__What the task requires__
The required output is a word-for-word copy of the lines from the line bearing "for node in" through the line bearing "low, high = Vector((1e9,)", inclusive, and no other lines.

__Dataset section__

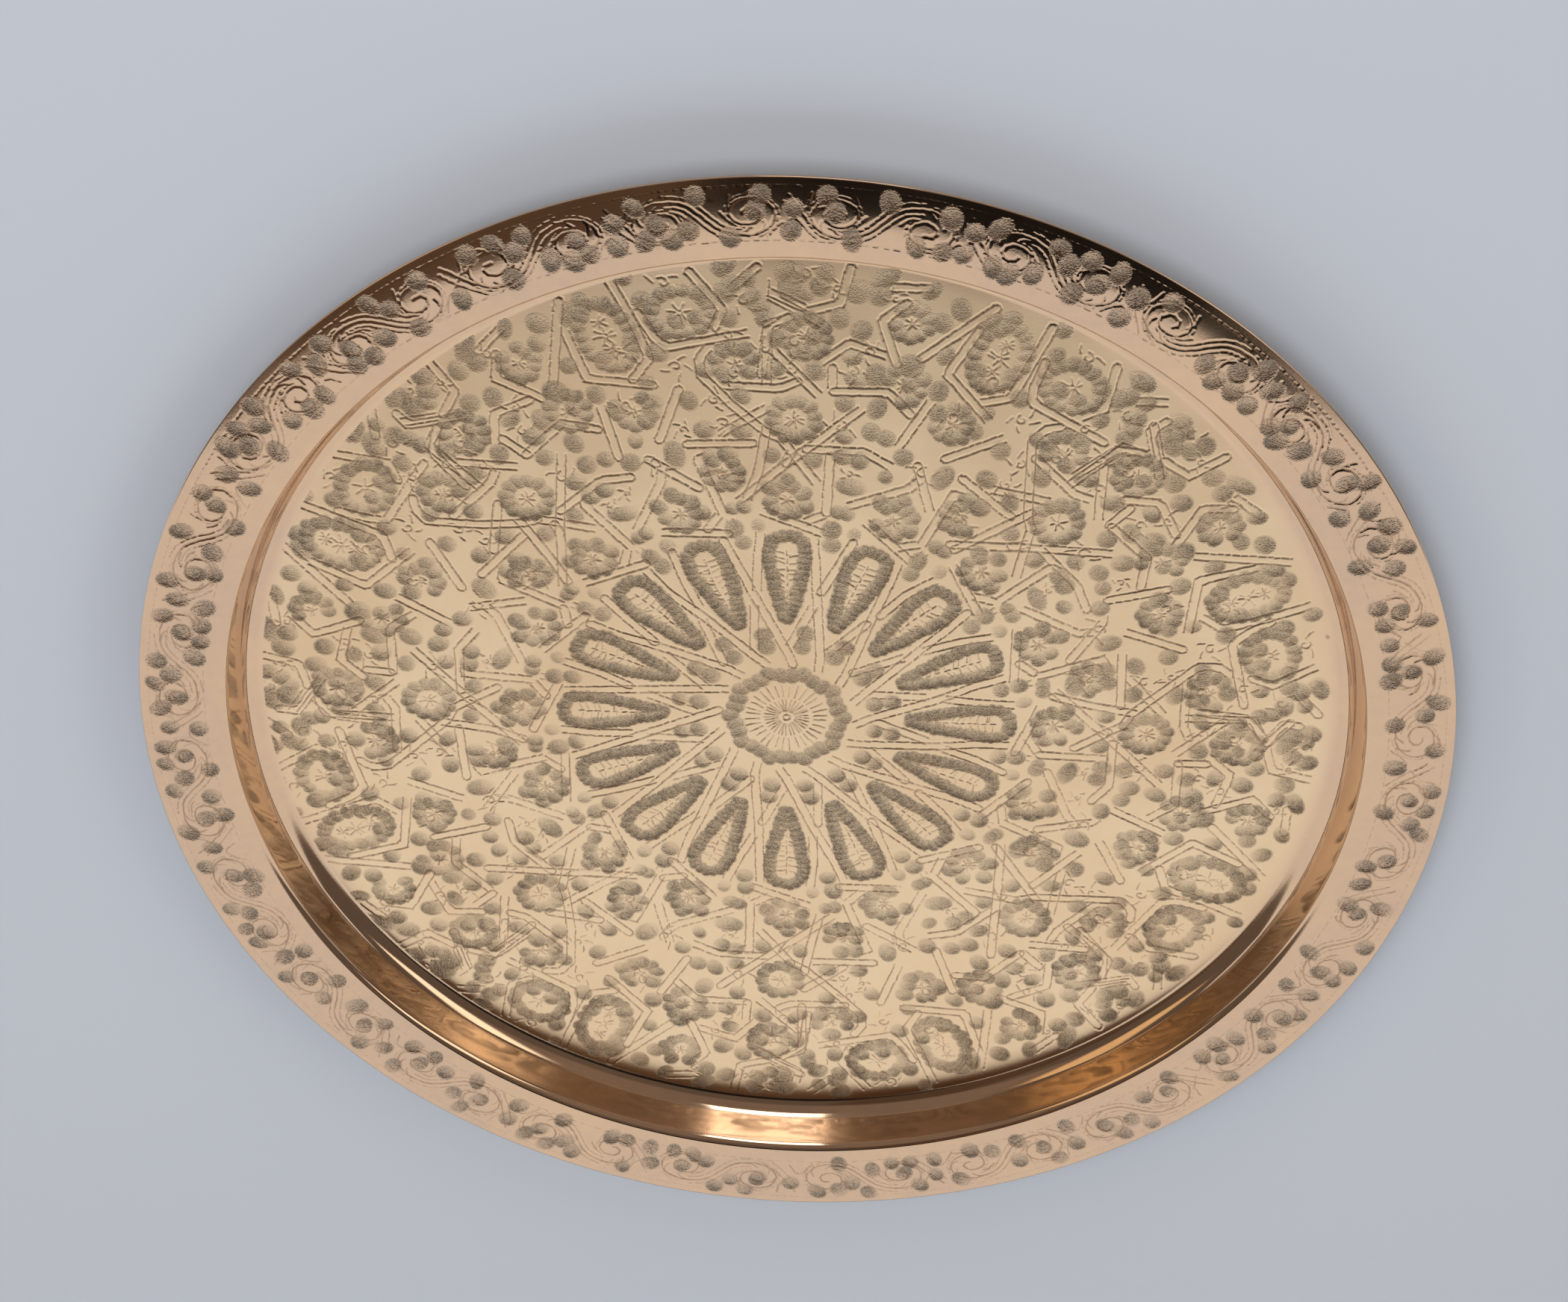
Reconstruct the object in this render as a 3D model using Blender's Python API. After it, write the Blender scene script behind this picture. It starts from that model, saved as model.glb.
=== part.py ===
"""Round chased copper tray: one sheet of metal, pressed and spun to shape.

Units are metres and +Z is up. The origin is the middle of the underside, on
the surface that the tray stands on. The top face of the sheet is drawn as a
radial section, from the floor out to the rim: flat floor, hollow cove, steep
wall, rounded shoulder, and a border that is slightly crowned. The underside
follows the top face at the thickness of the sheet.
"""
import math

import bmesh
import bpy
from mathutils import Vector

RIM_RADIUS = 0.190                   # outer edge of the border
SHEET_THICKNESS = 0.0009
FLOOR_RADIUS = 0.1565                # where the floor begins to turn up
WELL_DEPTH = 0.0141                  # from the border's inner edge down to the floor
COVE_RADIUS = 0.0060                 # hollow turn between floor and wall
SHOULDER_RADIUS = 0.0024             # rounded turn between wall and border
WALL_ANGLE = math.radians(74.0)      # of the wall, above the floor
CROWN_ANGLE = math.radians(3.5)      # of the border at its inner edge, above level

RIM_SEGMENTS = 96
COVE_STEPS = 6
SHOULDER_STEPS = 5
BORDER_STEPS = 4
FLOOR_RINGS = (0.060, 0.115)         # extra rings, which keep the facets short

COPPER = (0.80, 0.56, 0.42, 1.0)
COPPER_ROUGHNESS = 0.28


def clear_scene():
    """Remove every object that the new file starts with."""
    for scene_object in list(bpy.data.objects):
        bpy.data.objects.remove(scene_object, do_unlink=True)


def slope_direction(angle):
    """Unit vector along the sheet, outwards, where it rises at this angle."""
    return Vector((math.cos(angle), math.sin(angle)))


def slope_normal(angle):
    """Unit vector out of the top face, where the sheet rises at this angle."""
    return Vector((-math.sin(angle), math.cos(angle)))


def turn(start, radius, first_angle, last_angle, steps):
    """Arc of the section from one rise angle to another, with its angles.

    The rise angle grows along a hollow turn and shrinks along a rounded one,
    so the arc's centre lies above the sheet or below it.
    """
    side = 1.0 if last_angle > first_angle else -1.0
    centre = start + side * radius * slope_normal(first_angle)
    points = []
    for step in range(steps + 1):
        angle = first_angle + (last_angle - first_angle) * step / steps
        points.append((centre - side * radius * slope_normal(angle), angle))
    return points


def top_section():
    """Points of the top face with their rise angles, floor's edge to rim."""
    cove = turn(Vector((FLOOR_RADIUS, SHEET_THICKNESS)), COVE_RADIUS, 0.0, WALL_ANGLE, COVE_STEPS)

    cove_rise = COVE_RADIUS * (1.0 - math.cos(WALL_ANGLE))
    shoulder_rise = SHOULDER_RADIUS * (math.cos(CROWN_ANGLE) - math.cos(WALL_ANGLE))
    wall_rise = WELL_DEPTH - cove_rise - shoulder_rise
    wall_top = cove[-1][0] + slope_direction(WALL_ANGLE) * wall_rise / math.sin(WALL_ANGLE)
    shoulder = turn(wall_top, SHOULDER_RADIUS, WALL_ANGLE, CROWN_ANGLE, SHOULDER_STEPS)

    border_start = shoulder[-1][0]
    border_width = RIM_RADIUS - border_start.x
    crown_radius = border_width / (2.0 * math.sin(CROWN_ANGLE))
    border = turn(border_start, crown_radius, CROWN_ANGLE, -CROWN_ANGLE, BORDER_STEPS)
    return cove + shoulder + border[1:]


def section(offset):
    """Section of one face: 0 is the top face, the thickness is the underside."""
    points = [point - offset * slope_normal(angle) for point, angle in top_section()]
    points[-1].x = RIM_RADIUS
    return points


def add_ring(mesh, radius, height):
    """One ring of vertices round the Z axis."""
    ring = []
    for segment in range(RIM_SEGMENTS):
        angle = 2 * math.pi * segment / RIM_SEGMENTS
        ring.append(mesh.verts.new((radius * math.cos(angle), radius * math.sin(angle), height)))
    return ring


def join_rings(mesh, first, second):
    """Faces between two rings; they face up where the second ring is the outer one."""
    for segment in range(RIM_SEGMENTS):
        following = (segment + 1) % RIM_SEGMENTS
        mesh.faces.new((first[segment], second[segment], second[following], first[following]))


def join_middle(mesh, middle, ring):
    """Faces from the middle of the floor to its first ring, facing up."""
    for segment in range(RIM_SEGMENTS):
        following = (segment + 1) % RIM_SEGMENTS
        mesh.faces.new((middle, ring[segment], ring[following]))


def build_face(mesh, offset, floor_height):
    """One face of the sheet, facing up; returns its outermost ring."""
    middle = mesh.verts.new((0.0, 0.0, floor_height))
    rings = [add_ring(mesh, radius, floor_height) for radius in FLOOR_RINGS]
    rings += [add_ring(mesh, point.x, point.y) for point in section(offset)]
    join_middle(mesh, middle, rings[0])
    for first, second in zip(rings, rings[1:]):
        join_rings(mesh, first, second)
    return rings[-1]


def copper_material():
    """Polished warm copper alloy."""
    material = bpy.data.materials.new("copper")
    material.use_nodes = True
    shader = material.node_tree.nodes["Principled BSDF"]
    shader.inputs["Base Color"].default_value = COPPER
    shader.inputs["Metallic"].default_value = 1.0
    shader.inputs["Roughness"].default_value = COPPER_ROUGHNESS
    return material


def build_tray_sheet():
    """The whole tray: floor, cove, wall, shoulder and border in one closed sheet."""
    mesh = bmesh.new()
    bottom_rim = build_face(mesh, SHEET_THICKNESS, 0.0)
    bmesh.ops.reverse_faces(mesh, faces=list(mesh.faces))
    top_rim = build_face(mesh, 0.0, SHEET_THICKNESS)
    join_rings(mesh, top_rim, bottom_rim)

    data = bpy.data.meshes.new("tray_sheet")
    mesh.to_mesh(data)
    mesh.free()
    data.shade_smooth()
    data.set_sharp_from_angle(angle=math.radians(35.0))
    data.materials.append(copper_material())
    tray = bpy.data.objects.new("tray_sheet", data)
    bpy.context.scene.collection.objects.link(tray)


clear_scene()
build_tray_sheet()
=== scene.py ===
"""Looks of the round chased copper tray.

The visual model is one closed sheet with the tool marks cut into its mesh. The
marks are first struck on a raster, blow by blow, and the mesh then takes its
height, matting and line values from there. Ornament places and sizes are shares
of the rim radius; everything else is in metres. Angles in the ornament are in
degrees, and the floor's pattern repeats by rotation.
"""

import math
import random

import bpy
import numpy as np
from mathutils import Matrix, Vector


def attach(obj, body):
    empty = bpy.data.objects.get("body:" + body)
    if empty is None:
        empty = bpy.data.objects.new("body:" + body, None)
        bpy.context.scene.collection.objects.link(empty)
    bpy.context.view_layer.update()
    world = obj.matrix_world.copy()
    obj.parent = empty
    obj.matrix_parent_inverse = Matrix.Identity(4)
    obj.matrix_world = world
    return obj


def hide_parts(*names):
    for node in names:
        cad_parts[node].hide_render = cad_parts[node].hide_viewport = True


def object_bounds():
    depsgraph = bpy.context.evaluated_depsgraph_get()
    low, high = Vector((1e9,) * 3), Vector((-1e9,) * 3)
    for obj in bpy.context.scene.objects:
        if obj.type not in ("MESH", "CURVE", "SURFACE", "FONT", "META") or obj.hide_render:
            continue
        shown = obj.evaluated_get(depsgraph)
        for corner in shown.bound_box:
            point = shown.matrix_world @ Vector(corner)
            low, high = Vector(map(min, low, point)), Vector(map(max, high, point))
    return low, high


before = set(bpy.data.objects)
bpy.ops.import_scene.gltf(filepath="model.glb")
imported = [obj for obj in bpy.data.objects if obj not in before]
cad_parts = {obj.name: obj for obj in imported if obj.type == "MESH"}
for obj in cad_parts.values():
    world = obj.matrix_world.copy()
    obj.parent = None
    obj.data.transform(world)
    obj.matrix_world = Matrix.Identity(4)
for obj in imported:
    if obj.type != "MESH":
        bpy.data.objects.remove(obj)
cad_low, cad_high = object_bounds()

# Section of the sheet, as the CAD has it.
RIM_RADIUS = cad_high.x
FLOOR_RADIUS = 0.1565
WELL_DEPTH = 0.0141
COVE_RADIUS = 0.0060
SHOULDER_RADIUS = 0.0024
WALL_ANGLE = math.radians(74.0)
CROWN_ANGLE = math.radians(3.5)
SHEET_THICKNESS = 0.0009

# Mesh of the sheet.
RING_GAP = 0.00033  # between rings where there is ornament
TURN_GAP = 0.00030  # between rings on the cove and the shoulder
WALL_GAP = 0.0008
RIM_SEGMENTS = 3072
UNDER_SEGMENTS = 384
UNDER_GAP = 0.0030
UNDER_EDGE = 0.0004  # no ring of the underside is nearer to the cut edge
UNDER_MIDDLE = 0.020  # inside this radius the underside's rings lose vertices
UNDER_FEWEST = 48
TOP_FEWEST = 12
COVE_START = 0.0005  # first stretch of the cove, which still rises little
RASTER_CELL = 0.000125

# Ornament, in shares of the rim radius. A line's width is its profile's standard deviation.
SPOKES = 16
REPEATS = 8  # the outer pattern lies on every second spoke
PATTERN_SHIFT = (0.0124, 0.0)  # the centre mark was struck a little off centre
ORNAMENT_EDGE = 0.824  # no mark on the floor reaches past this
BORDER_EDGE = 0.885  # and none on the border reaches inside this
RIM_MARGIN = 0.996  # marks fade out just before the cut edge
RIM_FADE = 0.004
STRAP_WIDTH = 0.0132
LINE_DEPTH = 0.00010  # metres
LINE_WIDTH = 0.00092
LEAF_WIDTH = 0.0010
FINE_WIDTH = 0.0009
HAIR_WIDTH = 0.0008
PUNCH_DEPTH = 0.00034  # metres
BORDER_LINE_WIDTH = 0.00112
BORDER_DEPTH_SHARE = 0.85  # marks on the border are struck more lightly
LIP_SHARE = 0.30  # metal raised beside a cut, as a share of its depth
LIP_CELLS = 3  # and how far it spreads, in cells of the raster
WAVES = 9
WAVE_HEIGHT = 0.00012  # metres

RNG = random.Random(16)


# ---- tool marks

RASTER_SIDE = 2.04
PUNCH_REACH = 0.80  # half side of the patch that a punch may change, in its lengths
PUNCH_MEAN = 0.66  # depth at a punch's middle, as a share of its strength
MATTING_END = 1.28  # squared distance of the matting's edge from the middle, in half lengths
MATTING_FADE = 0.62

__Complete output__
    for node in names:
        cad_parts[node].hide_render = cad_parts[node].hide_viewport = True


def object_bounds():
    depsgraph = bpy.context.evaluated_depsgraph_get()
    low, high = Vector((1e9,) * 3), Vector((-1e9,) * 3)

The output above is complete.